Jefferson was in France when Madison sent him the first draft of the new Constitution, and he wrote back on December 20, 1787, that, "I will now tell you what I do not like [about the new Constitution]. First, the omission of a bill of rights, providing clearly, and without the aid of sophism, for freedom of religion, freedom of the press, protection against standing armies, restriction of monopolies, the eternal and unremitting force of the habeas corpus laws, and trials by jury in all matters of fact triable by the laws of the land..."

Although the purpose of the Constitution wasn't to grant rights to people, Jefferson felt it was necessary to be unambiguous about the reality that humans are the holders of rights, and that in no way was the new government of the United States to ever infringe on those rights.

"To say, as Mr. Wilson does, that a bill of rights was not necessary," Jefferson wrote in his December 1787 letter to Madison, " ...might do for the audience to which it was addressed..." but it wasn't enough. Human rights may be well known to those writing the Constitution, they may all agree that governments may not infringe on human rights, but, nonetheless, we must not trust that simply inferring this truth is enough for future generations who have not so carefully read history or who may foolishly elect leaders inclined toward tyranny.

"Let me add," Jefferson wrote, "that a bill of rights is what the people are entitled to against every government on earth, general or particular; and what no just government should refuse, or rest on inference."

In an October 17, 1788 letter to Jefferson, Madison initially took Hamilton's position, writing that he was more afraid of the people abusing the government than the government abusing the people, because the new American government they'd laid on in the Constitution held so few powers to the government and clearly and explicitly acknowledged the rights of the people in its preamble.

"Wherever the real power in a Government lies," Madison wrote, "there is the danger of oppression. In our Governments, the real power lies in the majority of the Community...." In Madison's mind, the government had more to fear from the people than the people did from the government.

Madison added that he didn't see a need for a bill of rights because the way federal power was defined, all the rights were already held with the people. "I have not viewed it [a Bill of Rights] in an important light," he wrote, for two reasons. His first was that the people already had all the rights: "the rights in question are reserved by the manner in which the federal powers are granted."

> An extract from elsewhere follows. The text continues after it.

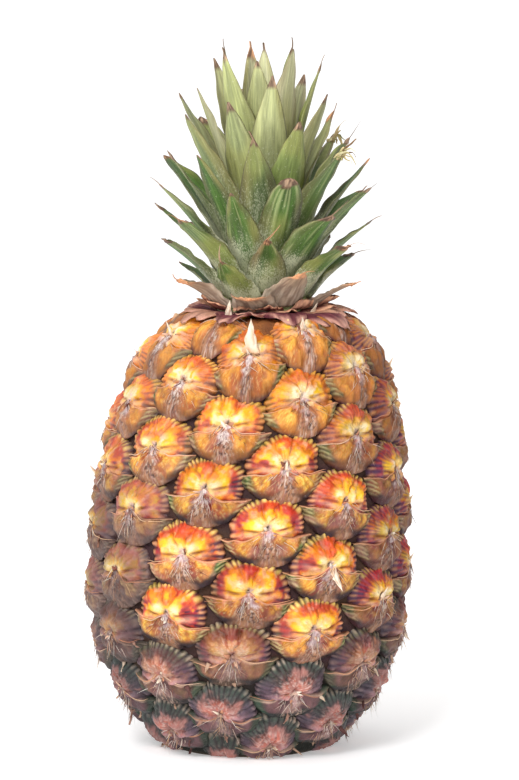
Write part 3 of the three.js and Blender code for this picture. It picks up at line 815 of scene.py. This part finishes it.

Madison's second reason had even greater urgency: Should the day come when people forgot the core concept of the Founders and the Framers that all rights were held by the people, then future courts may parse carefully the rights they listed in a bill of rights and try to restrict people within those, as if government granted rights.

In ignorant or corrupt future hands, a Bill of Rights may actually limit rights "because," he believed, "there is great reason to fear that a positive declaration of some of the most essential rights could not be obtained in the requisite latitude."

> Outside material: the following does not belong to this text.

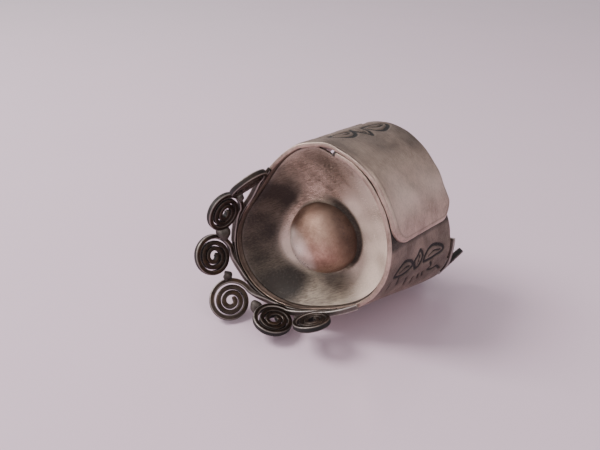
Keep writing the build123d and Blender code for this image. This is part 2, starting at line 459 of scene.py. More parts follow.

In fact, Madison noted, echoing Hamilton, only tyrannical kingdoms or theocracies needed bills of rights "whereas in a popular Government, the political and physical power may be considered as vested in the same hands..."

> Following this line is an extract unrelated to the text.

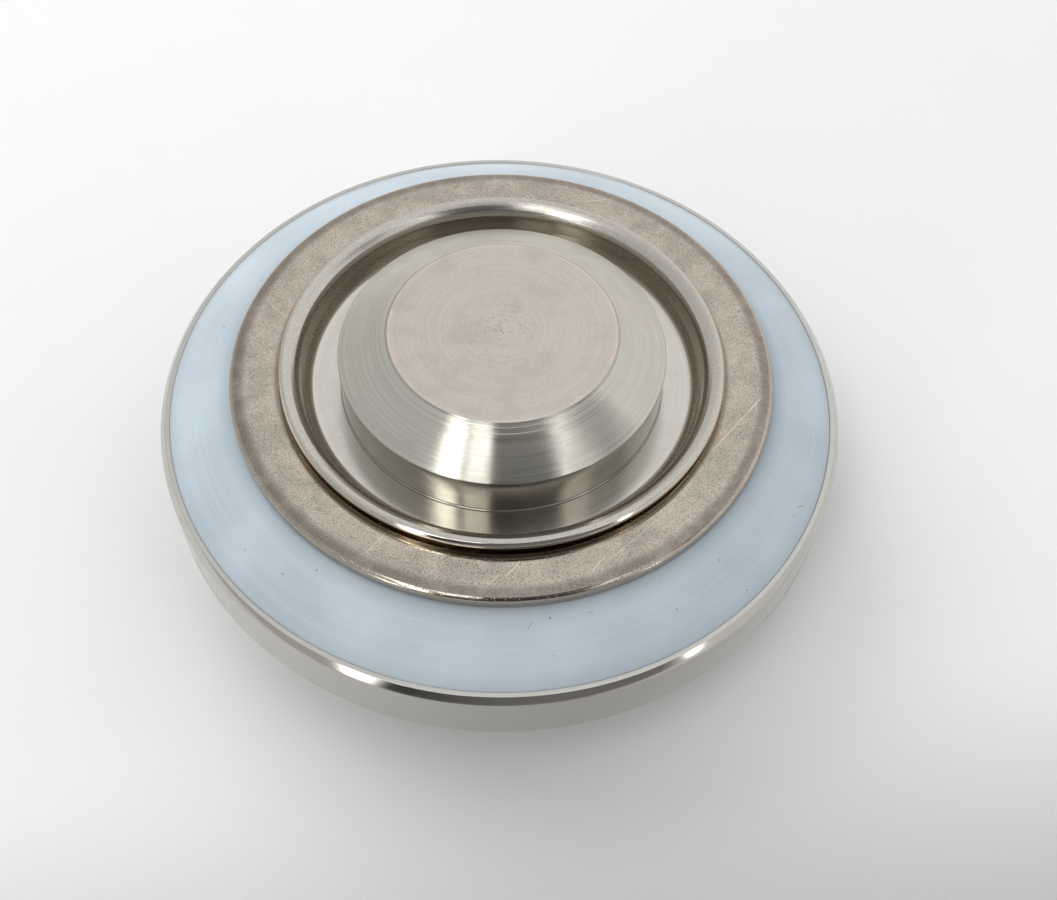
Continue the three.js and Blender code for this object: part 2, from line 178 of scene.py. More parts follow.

Still, Madison noted in a paragraph eerily prescient of the modern conservative assault on human rights, maybe Jefferson had a point about future generations forgetting the basis of the founding of the nation.

"Perhaps too there may be a certain degree of danger, that a succession of artful and ambitious rulers may by gradual & well times advances, finally erect an independent Government on the subversion of liberty," he wrote, tossing a small bone to Jefferson. "Should this danger exist at all, it is prudent to guard against it, especially when the precaution can do no injury."

But even at that, Madison remained the optimist, not thinking it likely that a future government would try to seize so much power from its own people that they'd need a Bill of Rights. "At the same time I must own that I see no tendency in our Governments to danger on that side," he added in the very next sentence.

Nonetheless, he'd opened the letter with "My own opinion has always been in favor of a bill of rights," and Jefferson took it in that spirit.

On March 15, 1789, Jefferson replied to Madison: "I am happy to find that, on the whole, you are a friend to this amendment. The declaration of rights is, like all other human blessings, alloyed with some inconveniences, and not accomplishing fully its object. But the good in this instance vastly overweighs the evil."

The Constitution doesn't grant rights - it acknowledges that We The People are the sole holders of rights. We don't need to "pass a law" to have rights.

Yet despite all the documentary evidence - from the Declaration of Independence, to the Federalist Papers, to the Constitution's own Preamble, to the letters of our nations Founders and Framers - Scalia continues to insist that we only have rights if he can find them written down in the Constitution.

His closest peer on the Court, Clarence Thomas, agrees.

For example, in the Texas sodomy case, Thomas wrote, "...I 'can find neither in the Bill of Rights nor any other part of the Constitution a general right of privacy,'..."

Echoing Scalia and Thomas' so-called conservative perspective, Rush Limbaugh said on his radio program on June 27, 2003, "There is no right to privacy specifically enumerated in the Constitution." Jerry Falwell similarly agreed on Fox News the same week.

With no right to privacy, Roe v. Wade would be overturned, and PATRIOT Act provisions wouldn't infringe on a non-existent right.

The Supreme Court is prepared to determine whether We The People hold rights like privacy, and at least three members of that court will be appointed by whoever is elected in November. This is among the least reported and most important issues facing Americans in the election of 2004.

As John Kerry said in the second debate, "A few years ago, when he came to office, the president said, these are his words: 'What we need are some good conservative judges on the courts.' And he said also that his two favorite justices are Justice Scalia and Justice Thomas. So you get a pretty good sense of where he's heading if he were to appoint somebody."

When a questioner asked about the erosion of our rights under the PATRIOT Act and other Bush policies, Bush brushed the question off. " I really don't think your rights are being watered down," he said.

James Madison didn't believe that Jefferson's fear of an overreaching government could ever come true. But here it is, at our doorstep.

Rights? Prepare to kiss them good-bye if Bush is elected this November.